Task prompt:
Examine the entries below, count the lines holding the string "parts", and respond with the number only.

Information supplied:
=====
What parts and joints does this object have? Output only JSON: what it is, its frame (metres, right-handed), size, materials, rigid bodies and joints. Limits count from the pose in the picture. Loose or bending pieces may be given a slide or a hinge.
=====
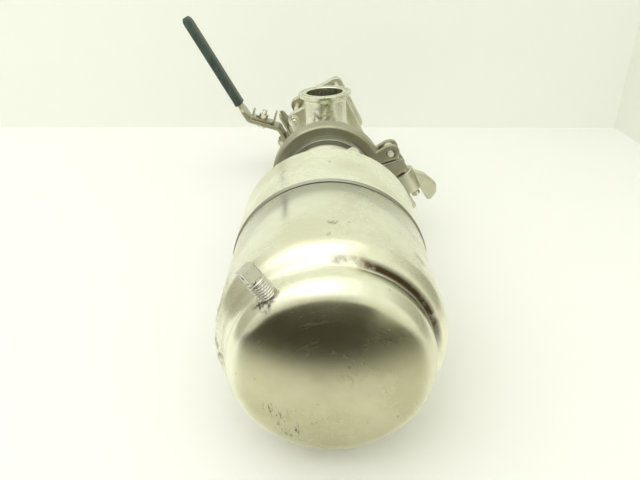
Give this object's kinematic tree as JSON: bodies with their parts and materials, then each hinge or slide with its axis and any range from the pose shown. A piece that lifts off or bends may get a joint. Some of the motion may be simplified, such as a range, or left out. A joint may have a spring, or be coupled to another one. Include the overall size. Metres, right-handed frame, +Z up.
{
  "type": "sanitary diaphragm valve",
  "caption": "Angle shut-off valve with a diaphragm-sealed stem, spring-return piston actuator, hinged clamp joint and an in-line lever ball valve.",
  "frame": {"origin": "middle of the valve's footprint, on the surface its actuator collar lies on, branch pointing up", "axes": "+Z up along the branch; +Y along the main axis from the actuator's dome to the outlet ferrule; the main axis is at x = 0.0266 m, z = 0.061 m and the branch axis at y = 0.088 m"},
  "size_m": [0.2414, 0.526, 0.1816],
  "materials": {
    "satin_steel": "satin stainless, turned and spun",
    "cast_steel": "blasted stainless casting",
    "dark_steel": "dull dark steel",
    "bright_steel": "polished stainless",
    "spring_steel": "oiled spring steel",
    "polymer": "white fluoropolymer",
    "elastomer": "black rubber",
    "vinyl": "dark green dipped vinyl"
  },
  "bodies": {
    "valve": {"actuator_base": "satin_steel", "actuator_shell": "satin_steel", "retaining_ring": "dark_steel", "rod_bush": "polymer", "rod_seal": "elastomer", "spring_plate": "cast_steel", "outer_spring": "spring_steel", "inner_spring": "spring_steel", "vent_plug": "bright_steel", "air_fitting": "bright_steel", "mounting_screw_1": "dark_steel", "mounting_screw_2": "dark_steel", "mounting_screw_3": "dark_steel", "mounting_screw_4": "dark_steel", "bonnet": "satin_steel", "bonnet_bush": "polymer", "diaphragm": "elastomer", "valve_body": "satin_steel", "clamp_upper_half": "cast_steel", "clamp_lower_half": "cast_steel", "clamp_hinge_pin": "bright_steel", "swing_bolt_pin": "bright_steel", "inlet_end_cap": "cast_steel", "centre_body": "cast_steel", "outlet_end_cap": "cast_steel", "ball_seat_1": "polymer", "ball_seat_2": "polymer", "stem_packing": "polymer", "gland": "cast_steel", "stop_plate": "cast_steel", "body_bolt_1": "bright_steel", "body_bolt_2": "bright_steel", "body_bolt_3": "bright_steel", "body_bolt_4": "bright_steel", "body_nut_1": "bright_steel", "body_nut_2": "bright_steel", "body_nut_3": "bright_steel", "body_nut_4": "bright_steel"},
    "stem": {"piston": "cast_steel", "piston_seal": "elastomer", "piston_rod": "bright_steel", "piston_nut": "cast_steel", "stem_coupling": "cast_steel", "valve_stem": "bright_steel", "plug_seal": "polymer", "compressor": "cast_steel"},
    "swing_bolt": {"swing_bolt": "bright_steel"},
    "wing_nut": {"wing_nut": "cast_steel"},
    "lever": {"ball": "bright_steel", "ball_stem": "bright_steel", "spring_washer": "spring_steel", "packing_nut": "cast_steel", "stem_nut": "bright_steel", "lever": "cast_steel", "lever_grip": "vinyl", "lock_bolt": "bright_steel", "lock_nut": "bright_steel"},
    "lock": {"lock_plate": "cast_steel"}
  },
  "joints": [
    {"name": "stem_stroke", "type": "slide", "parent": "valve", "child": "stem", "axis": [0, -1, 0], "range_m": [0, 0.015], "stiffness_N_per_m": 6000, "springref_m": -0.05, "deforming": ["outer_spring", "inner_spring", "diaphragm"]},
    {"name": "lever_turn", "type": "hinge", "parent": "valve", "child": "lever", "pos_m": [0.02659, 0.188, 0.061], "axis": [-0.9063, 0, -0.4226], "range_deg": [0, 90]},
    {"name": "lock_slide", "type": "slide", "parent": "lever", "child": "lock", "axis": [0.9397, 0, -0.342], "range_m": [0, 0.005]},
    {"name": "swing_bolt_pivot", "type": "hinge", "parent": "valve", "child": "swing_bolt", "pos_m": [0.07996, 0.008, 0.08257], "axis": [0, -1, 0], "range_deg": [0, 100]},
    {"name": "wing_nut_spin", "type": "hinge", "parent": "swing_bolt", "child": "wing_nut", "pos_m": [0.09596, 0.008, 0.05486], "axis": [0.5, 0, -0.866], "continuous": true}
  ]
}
=====
Written reply:
2